_WHAT YOU SHOULD DO_
State only the number of lines that include "scene".

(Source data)
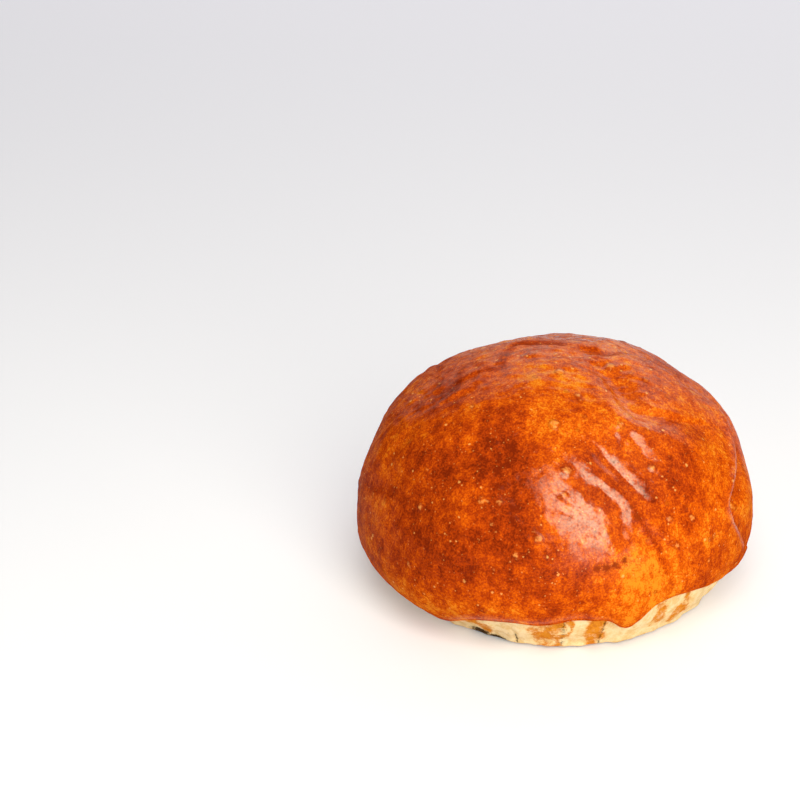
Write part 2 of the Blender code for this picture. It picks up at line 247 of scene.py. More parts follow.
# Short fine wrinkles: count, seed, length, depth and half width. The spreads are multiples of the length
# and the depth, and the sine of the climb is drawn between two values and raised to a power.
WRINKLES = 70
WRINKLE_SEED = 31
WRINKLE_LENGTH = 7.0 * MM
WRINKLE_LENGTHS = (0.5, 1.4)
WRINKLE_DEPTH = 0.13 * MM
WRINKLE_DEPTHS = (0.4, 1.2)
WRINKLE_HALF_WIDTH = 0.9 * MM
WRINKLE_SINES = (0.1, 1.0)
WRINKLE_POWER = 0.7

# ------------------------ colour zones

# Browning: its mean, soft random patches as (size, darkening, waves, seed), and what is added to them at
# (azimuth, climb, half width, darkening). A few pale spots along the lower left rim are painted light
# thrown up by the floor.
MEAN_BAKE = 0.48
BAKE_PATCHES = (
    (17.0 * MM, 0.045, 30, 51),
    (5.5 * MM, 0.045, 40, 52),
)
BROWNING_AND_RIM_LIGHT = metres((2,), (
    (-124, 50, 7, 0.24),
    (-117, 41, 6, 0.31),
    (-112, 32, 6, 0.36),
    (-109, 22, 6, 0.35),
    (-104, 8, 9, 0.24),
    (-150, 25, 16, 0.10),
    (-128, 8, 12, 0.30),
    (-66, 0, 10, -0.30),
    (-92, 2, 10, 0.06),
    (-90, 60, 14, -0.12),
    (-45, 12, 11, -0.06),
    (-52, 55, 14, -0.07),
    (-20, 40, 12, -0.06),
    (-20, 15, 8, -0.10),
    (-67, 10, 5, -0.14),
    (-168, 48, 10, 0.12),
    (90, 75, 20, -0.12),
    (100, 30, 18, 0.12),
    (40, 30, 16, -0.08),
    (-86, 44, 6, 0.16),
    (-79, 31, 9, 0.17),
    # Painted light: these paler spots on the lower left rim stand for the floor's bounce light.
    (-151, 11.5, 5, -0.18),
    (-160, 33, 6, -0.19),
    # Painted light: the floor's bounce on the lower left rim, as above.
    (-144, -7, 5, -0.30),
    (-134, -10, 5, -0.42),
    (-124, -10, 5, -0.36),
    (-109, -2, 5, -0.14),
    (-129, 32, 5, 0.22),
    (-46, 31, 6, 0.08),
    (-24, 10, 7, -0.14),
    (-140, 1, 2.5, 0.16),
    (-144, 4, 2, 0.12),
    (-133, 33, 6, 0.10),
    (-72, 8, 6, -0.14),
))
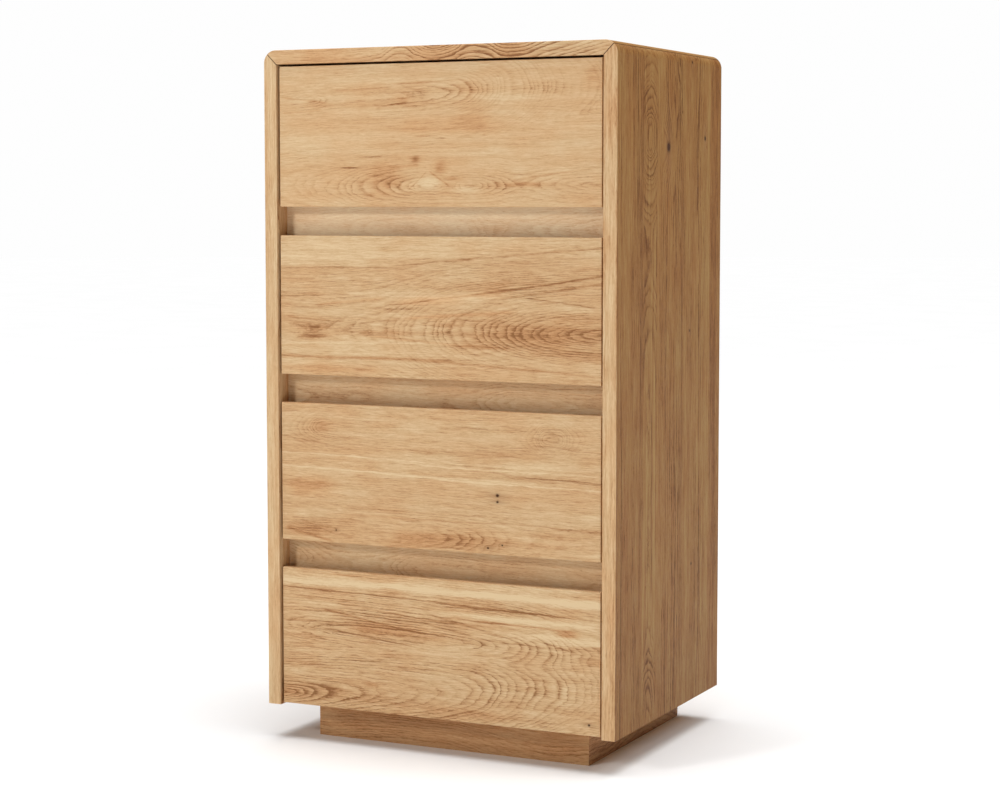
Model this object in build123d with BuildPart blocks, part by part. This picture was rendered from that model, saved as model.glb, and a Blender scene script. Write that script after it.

_RESULT_
2